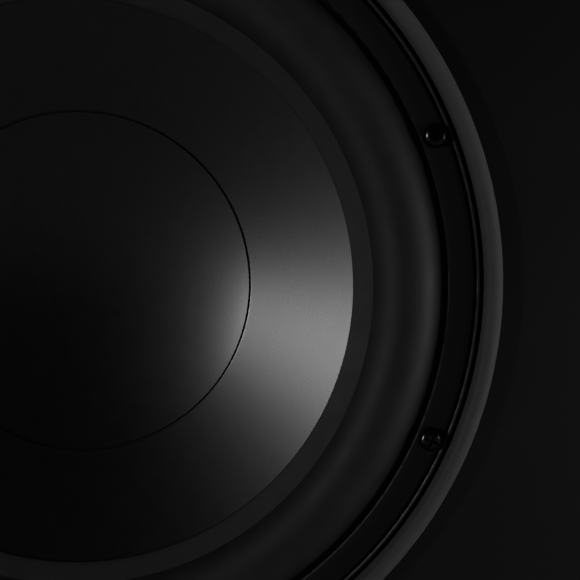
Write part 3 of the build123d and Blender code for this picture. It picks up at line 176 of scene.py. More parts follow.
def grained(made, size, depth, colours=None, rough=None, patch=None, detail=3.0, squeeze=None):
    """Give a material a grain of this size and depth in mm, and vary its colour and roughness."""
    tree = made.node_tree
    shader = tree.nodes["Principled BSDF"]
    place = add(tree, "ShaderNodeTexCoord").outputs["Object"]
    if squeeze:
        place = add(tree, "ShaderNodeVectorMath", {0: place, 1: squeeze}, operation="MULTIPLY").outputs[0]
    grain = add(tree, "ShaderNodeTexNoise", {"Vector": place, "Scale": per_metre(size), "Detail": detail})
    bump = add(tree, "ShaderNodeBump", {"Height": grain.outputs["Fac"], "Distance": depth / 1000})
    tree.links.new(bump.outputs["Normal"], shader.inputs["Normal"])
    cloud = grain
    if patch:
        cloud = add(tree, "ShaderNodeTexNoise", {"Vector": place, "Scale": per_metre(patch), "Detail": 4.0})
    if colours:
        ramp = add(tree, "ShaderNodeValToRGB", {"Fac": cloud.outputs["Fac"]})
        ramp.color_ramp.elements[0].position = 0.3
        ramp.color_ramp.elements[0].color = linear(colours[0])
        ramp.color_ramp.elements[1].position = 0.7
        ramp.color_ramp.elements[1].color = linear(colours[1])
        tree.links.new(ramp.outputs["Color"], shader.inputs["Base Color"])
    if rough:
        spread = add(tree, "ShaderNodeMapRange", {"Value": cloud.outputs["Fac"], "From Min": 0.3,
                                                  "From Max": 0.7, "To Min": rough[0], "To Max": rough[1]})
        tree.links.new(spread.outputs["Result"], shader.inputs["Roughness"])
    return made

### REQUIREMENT
Repeat the material above exactly.

### RESPONSE TO THE EXERCISE
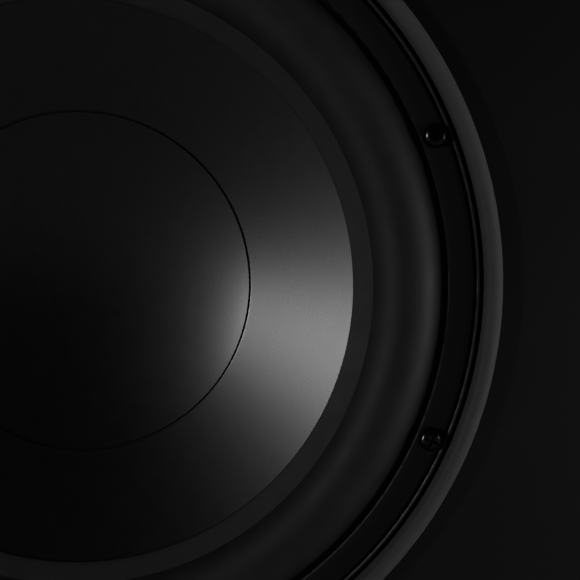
Write part 3 of the build123d and Blender code for this picture. It picks up at line 176 of scene.py. More parts follow.
def grained(made, size, depth, colours=None, rough=None, patch=None, detail=3.0, squeeze=None):
    """Give a material a grain of this size and depth in mm, and vary its colour and roughness."""
    tree = made.node_tree
    shader = tree.nodes["Principled BSDF"]
    place = add(tree, "ShaderNodeTexCoord").outputs["Object"]
    if squeeze:
        place = add(tree, "ShaderNodeVectorMath", {0: place, 1: squeeze}, operation="MULTIPLY").outputs[0]
    grain = add(tree, "ShaderNodeTexNoise", {"Vector": place, "Scale": per_metre(size), "Detail": detail})
    bump = add(tree, "ShaderNodeBump", {"Height": grain.outputs["Fac"], "Distance": depth / 1000})
    tree.links.new(bump.outputs["Normal"], shader.inputs["Normal"])
    cloud = grain
    if patch:
        cloud = add(tree, "ShaderNodeTexNoise", {"Vector": place, "Scale": per_metre(patch), "Detail": 4.0})
    if colours:
        ramp = add(tree, "ShaderNodeValToRGB", {"Fac": cloud.outputs["Fac"]})
        ramp.color_ramp.elements[0].position = 0.3
        ramp.color_ramp.elements[0].color = linear(colours[0])
        ramp.color_ramp.elements[1].position = 0.7
        ramp.color_ramp.elements[1].color = linear(colours[1])
        tree.links.new(ramp.outputs["Color"], shader.inputs["Base Color"])
    if rough:
        spread = add(tree, "ShaderNodeMapRange", {"Value": cloud.outputs["Fac"], "From Min": 0.3,
                                                  "From Max": 0.7, "To Min": rough[0], "To Max": rough[1]})
        tree.links.new(spread.outputs["Result"], shader.inputs["Roughness"])
    return made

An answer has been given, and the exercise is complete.